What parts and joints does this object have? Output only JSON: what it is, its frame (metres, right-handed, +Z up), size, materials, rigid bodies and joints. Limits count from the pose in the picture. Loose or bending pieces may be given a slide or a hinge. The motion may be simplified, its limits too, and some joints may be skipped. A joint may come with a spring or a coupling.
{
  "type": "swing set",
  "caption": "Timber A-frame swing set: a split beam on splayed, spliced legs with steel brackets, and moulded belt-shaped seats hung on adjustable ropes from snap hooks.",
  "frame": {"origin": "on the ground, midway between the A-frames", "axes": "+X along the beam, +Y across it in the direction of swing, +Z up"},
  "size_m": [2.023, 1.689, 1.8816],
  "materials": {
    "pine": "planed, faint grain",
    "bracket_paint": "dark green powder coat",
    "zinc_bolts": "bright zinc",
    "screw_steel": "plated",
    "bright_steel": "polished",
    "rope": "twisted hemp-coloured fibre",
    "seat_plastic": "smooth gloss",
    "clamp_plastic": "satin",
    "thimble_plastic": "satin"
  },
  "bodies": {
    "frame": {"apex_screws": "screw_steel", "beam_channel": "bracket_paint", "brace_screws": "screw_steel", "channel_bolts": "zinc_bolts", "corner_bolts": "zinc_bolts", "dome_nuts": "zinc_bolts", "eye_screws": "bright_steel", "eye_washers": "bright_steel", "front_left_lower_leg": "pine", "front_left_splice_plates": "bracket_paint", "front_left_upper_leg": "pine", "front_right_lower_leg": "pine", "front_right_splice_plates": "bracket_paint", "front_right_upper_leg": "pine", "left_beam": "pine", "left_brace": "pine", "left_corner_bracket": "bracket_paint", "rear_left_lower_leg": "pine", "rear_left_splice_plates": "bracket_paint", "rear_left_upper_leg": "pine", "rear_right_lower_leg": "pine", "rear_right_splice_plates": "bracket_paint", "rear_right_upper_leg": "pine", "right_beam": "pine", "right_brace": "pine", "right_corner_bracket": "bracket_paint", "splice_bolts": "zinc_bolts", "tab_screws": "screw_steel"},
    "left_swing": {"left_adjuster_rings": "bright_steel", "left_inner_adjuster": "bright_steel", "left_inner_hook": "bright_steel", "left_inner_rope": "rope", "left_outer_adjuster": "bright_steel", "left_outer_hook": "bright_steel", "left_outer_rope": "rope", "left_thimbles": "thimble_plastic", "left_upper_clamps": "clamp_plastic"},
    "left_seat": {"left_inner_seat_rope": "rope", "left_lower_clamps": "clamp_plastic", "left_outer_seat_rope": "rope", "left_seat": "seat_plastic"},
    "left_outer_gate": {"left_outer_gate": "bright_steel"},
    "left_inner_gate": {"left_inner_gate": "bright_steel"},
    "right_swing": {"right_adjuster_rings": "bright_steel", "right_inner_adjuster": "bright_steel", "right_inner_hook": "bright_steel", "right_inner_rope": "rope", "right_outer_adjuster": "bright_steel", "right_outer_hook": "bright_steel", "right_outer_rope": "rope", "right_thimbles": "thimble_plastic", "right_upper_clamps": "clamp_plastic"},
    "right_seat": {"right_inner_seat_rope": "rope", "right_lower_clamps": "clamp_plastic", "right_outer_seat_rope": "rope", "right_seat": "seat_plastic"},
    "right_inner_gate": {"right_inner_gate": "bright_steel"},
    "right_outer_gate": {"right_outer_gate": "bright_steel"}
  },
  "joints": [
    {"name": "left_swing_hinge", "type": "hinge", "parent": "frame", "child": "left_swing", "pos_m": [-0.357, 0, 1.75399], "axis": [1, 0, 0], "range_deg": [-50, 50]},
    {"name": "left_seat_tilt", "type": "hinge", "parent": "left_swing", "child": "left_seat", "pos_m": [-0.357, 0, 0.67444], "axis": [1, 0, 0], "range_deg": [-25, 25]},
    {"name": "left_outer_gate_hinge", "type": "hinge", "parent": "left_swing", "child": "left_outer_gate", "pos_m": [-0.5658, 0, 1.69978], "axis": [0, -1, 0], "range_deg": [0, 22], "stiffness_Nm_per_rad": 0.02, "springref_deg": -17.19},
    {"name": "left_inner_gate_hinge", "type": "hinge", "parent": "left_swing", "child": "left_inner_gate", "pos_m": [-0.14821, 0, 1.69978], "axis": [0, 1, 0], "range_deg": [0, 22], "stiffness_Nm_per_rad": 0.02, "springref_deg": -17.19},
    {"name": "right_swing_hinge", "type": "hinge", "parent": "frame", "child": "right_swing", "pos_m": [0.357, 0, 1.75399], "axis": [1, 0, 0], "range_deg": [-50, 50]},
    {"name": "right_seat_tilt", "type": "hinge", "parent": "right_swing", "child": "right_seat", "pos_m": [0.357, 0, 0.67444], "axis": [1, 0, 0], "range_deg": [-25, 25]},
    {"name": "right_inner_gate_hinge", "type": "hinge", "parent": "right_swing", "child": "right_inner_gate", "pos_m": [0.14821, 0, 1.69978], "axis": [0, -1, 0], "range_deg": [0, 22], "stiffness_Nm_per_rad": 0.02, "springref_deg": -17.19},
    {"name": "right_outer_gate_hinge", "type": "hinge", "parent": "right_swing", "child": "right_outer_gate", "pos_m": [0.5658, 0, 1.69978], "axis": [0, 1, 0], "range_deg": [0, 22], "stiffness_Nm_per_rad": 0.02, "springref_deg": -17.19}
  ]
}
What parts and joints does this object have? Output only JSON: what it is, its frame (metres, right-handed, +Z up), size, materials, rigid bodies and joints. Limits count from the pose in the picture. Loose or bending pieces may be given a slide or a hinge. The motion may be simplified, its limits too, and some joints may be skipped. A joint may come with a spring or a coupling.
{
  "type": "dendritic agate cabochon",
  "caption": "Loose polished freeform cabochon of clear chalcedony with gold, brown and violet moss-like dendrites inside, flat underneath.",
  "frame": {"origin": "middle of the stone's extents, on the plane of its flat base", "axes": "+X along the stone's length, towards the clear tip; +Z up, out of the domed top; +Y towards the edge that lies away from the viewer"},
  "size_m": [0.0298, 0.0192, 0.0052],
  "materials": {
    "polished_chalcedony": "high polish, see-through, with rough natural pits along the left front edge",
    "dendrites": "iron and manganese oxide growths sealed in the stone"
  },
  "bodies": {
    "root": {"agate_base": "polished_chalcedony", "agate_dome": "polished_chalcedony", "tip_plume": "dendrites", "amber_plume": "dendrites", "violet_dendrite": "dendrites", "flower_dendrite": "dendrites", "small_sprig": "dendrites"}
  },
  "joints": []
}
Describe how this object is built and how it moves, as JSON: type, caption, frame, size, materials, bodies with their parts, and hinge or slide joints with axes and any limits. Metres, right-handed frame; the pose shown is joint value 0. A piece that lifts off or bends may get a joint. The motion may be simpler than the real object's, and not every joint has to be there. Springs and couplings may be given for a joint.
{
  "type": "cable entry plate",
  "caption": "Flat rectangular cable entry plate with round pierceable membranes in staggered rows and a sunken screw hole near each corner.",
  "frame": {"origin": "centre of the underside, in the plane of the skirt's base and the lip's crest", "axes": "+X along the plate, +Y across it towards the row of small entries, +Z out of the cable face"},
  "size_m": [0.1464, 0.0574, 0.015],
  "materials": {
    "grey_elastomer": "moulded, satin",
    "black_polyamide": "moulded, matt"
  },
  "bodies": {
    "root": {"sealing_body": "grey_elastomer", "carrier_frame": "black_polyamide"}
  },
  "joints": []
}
★ ★ ★
Given request
Type the material above out again, exactly.

Correct result
What parts and joints does this object have? Output only JSON: what it is, its frame (metres, right-handed, +Z up), size, materials, rigid bodies and joints. Limits count from the pose in the picture. Loose or bending pieces may be given a slide or a hinge. The motion may be simplified, its limits too, and some joints may be skipped. A joint may come with a spring or a coupling.
{
  "type": "swing set",
  "caption": "Timber A-frame swing set: a split beam on splayed, spliced legs with steel brackets, and moulded belt-shaped seats hung on adjustable ropes from snap hooks.",
  "frame": {"origin": "on the ground, midway between the A-frames", "axes": "+X along the beam, +Y across it in the direction of swing, +Z up"},
  "size_m": [2.023, 1.689, 1.8816],
  "materials": {
    "pine": "planed, faint grain",
    "bracket_paint": "dark green powder coat",
    "zinc_bolts": "bright zinc",
    "screw_steel": "plated",
    "bright_steel": "polished",
    "rope": "twisted hemp-coloured fibre",
    "seat_plastic": "smooth gloss",
    "clamp_plastic": "satin",
    "thimble_plastic": "satin"
  },
  "bodies": {
    "frame": {"apex_screws": "screw_steel", "beam_channel": "bracket_paint", "brace_screws": "screw_steel", "channel_bolts": "zinc_bolts", "corner_bolts": "zinc_bolts", "dome_nuts": "zinc_bolts", "eye_screws": "bright_steel", "eye_washers": "bright_steel", "front_left_lower_leg": "pine", "front_left_splice_plates": "bracket_paint", "front_left_upper_leg": "pine", "front_right_lower_leg": "pine", "front_right_splice_plates": "bracket_paint", "front_right_upper_leg": "pine", "left_beam": "pine", "left_brace": "pine", "left_corner_bracket": "bracket_paint", "rear_left_lower_leg": "pine", "rear_left_splice_plates": "bracket_paint", "rear_left_upper_leg": "pine", "rear_right_lower_leg": "pine", "rear_right_splice_plates": "bracket_paint", "rear_right_upper_leg": "pine", "right_beam": "pine", "right_brace": "pine", "right_corner_bracket": "bracket_paint", "splice_bolts": "zinc_bolts", "tab_screws": "screw_steel"},
    "left_swing": {"left_adjuster_rings": "bright_steel", "left_inner_adjuster": "bright_steel", "left_inner_hook": "bright_steel", "left_inner_rope": "rope", "left_outer_adjuster": "bright_steel", "left_outer_hook": "bright_steel", "left_outer_rope": "rope", "left_thimbles": "thimble_plastic", "left_upper_clamps": "clamp_plastic"},
    "left_seat": {"left_inner_seat_rope": "rope", "left_lower_clamps": "clamp_plastic", "left_outer_seat_rope": "rope", "left_seat": "seat_plastic"},
    "left_outer_gate": {"left_outer_gate": "bright_steel"},
    "left_inner_gate": {"left_inner_gate": "bright_steel"},
    "right_swing": {"right_adjuster_rings": "bright_steel", "right_inner_adjuster": "bright_steel", "right_inner_hook": "bright_steel", "right_inner_rope": "rope", "right_outer_adjuster": "bright_steel", "right_outer_hook": "bright_steel", "right_outer_rope": "rope", "right_thimbles": "thimble_plastic", "right_upper_clamps": "clamp_plastic"},
    "right_seat": {"right_inner_seat_rope": "rope", "right_lower_clamps": "clamp_plastic", "right_outer_seat_rope": "rope", "right_seat": "seat_plastic"},
    "right_inner_gate": {"right_inner_gate": "bright_steel"},
    "right_outer_gate": {"right_outer_gate": "bright_steel"}
  },
  "joints": [
    {"name": "left_swing_hinge", "type": "hinge", "parent": "frame", "child": "left_swing", "pos_m": [-0.357, 0, 1.75399], "axis": [1, 0, 0], "range_deg": [-50, 50]},
    {"name": "left_seat_tilt", "type": "hinge", "parent": "left_swing", "child": "left_seat", "pos_m": [-0.357, 0, 0.67444], "axis": [1, 0, 0], "range_deg": [-25, 25]},
    {"name": "left_outer_gate_hinge", "type": "hinge", "parent": "left_swing", "child": "left_outer_gate", "pos_m": [-0.5658, 0, 1.69978], "axis": [0, -1, 0], "range_deg": [0, 22], "stiffness_Nm_per_rad": 0.02, "springref_deg": -17.19},
    {"name": "left_inner_gate_hinge", "type": "hinge", "parent": "left_swing", "child": "left_inner_gate", "pos_m": [-0.14821, 0, 1.69978], "axis": [0, 1, 0], "range_deg": [0, 22], "stiffness_Nm_per_rad": 0.02, "springref_deg": -17.19},
    {"name": "right_swing_hinge", "type": "hinge", "parent": "frame", "child": "right_swing", "pos_m": [0.357, 0, 1.75399], "axis": [1, 0, 0], "range_deg": [-50, 50]},
    {"name": "right_seat_tilt", "type": "hinge", "parent": "right_swing", "child": "right_seat", "pos_m": [0.357, 0, 0.67444], "axis": [1, 0, 0], "range_deg": [-25, 25]},
    {"name": "right_inner_gate_hinge", "type": "hinge", "parent": "right_swing", "child": "right_inner_gate", "pos_m": [0.14821, 0, 1.69978], "axis": [0, -1, 0], "range_deg": [0, 22], "stiffness_Nm_per_rad": 0.02, "springref_deg": -17.19},
    {"name": "right_outer_gate_hinge", "type": "hinge", "parent": "right_swing", "child": "right_outer_gate", "pos_m": [0.5658, 0, 1.69978], "axis": [0, 1, 0], "range_deg": [0, 22], "stiffness_Nm_per_rad": 0.02, "springref_deg": -17.19}
  ]
}
What parts and joints does this object have? Output only JSON: what it is, its frame (metres, right-handed, +Z up), size, materials, rigid bodies and joints. Limits count from the pose in the picture. Loose or bending pieces may be given a slide or a hinge. The motion may be simplified, its limits too, and some joints may be skipped. A joint may come with a spring or a coupling.
{
  "type": "dendritic agate cabochon",
  "caption": "Loose polished freeform cabochon of clear chalcedony with gold, brown and violet moss-like dendrites inside, flat underneath.",
  "frame": {"origin": "middle of the stone's extents, on the plane of its flat base", "axes": "+X along the stone's length, towards the clear tip; +Z up, out of the domed top; +Y towards the edge that lies away from the viewer"},
  "size_m": [0.0298, 0.0192, 0.0052],
  "materials": {
    "polished_chalcedony": "high polish, see-through, with rough natural pits along the left front edge",
    "dendrites": "iron and manganese oxide growths sealed in the stone"
  },
  "bodies": {
    "root": {"agate_base": "polished_chalcedony", "agate_dome": "polished_chalcedony", "tip_plume": "dendrites", "amber_plume": "dendrites", "violet_dendrite": "dendrites", "flower_dendrite": "dendrites", "small_sprig": "dendrites"}
  },
  "joints": []
}
Describe how this object is built and how it moves, as JSON: type, caption, frame, size, materials, bodies with their parts, and hinge or slide joints with axes and any limits. Metres, right-handed frame; the pose shown is joint value 0. A piece that lifts off or bends may get a joint. The motion may be simpler than the real object's, and not every joint has to be there. Springs and couplings may be given for a joint.
{
  "type": "cable entry plate",
  "caption": "Flat rectangular cable entry plate with round pierceable membranes in staggered rows and a sunken screw hole near each corner.",
  "frame": {"origin": "centre of the underside, in the plane of the skirt's base and the lip's crest", "axes": "+X along the plate, +Y across it towards the row of small entries, +Z out of the cable face"},
  "size_m": [0.1464, 0.0574, 0.015],
  "materials": {
    "grey_elastomer": "moulded, satin",
    "black_polyamide": "moulded, matt"
  },
  "bodies": {
    "root": {"sealing_body": "grey_elastomer", "carrier_frame": "black_polyamide"}
  },
  "joints": []
}